My descent into nihilism had been caused by making a god out of reason and rejecting everything else in my life and experience. I began to see that this was simply not justified. It was unreasonable to be a nihilist.

As I write these words, I turn every now and again to look out of the window at the green grass behind our house. A carpet of lavender has suddenly sprung up under the birch. A pale and clear northern light drops gently onto the corrugated tin roof of the garage.

Yesterday, my wife organised an Easter egg hunt for our son, the first of his life. He pattered around the garden, and whenever he found a little piece of tinfoil, or a paper with hearts on it, a shy smile spread over his face, his eyes soft and bright as he looked up at his mother and me.

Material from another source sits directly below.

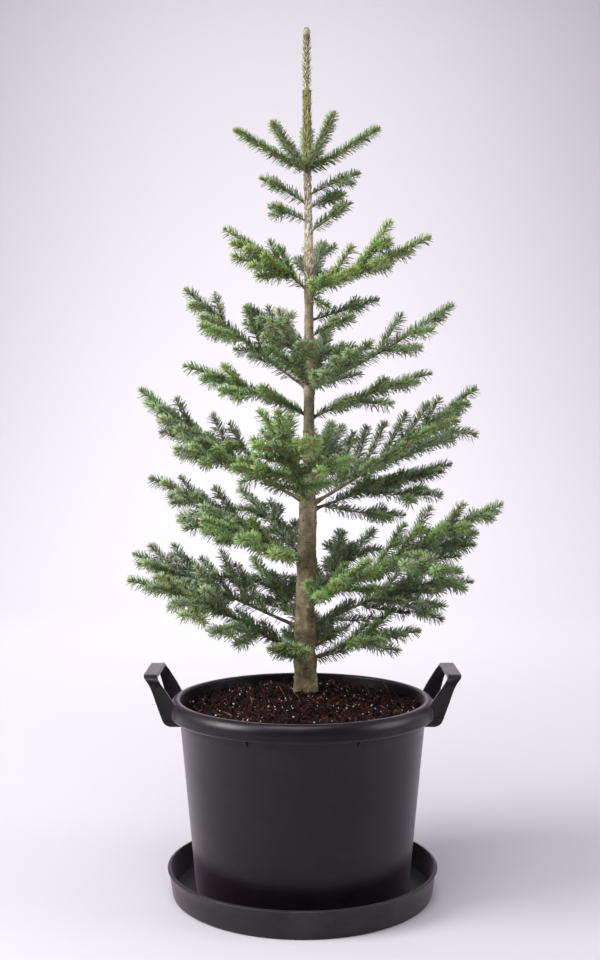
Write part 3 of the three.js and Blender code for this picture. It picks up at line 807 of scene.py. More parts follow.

Inside the packages were cashew nuts and raisins, things which are currently among the driving passions of his life. He stuffed them in his mouth, not waiting to finish one before he put the other in. There was a little wooden hare with a yellow ribbon tied around it. When we went inside, he ate his lunch from the hare, and repeatedly told us that the hare had brought him presents.

But does any of this matter? The light, the grass; my wife, my son; cashew nuts and raisins, wooden hares and yellow ribbons… what is the point of all of this? What is the point of all this earthly striving?

I do not know. And that is the crux of the whole thing.

Awakening from reason’s spell means I am now free to not know. I am free to live a life that is more of a muddle but also more authentic: a life in which experiences of meaning mingle with scepticism about those experiences, a life in which genuine commitment to certain values is mixed up with equally genuine doubt about whether those values are real. It is less definite, this life, but it seems truer to me.